Well, you can’t. That was kind of a placeholder.
I will work on that part next.

wscott · June 6, 2016, 9:06pm

OK @hasanihunter. Pushed a cset to set the date of the cset that creates your imported repository to 5 minutes before the first git cset.

Today I also pushed a big rewrite that fixed the ‘unmerged leaf’ bugs I reported last week. So again if people find some examples of smaller git repositories that fail to import correctly, send them to me.
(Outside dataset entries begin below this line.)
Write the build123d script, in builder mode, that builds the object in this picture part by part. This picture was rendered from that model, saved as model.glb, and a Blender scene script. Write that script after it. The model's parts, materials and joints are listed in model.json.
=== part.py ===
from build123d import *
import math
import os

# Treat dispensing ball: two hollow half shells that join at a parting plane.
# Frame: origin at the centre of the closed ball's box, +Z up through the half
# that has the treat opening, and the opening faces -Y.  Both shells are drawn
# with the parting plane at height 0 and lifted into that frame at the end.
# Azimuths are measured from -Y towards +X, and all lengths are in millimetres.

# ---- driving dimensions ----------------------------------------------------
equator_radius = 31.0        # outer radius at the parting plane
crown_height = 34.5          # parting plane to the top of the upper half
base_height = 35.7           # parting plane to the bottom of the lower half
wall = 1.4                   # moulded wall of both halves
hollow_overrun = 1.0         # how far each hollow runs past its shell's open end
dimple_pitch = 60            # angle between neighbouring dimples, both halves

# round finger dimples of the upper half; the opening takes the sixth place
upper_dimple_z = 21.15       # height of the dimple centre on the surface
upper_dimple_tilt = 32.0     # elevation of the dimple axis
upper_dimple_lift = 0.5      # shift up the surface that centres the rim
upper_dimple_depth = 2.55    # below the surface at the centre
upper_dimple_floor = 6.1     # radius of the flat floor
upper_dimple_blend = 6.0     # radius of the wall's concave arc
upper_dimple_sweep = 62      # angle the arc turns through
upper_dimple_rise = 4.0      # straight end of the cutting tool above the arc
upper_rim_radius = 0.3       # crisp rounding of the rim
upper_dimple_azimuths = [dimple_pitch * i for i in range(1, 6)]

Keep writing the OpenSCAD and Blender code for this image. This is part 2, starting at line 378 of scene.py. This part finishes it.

Tomorrow I will mess with the git2bk command:

usage: bk git2bk [--no-validation] <git url> <bkrepo>

example:
  bk git2bk https://github.com/borgbackup/borg.git borg

This will create a local bk repository that is a copy of a remote git repo and do the validation steps to prove that the bk repository is an exact match. The validation is tricky because I often find git repos with all kinds of CRLF ending combinations and bk will normalize text files.

In the future, that same command line will do an incremental import to pull in changes.

On IRC I told people I would work on a correct import first. Then I asked what me to do next, faster, incremental, renames (aka smaller), or submodules. The vote I heard was incremental so that is where I am headed next.

hasanihunter · June 7, 2016, 12:43am

Thanks @wscott , I will give this a shot and let you know if I see any issues

wscott · June 7, 2016, 9:32pm

Pushed another huge speedup that appears to be about 2-3X faster.
It eliminates the pause at the beginning while reading the incoming data.

I still have some correctness corners to track down.

wscott · June 8, 2016, 9:05pm

Another day, another pile of bugs.

The current version is working very nicely on a number of repositories. I still need to add octo-merges so I can take a shot at importing the kernel.

Please, try it on your favorite repos or suggest github URLs I should use for my debugging targets.

wscott · June 15, 2016, 5:38pm

OK. A milestone of sorts.

I am pretty happy with the current state of the fast-import code and so it has been pushed to bk://bkbits.net/u/bk/dev and will be included in the next release.

Still no incremental imports, but it does a pretty good job with handling most git repositories.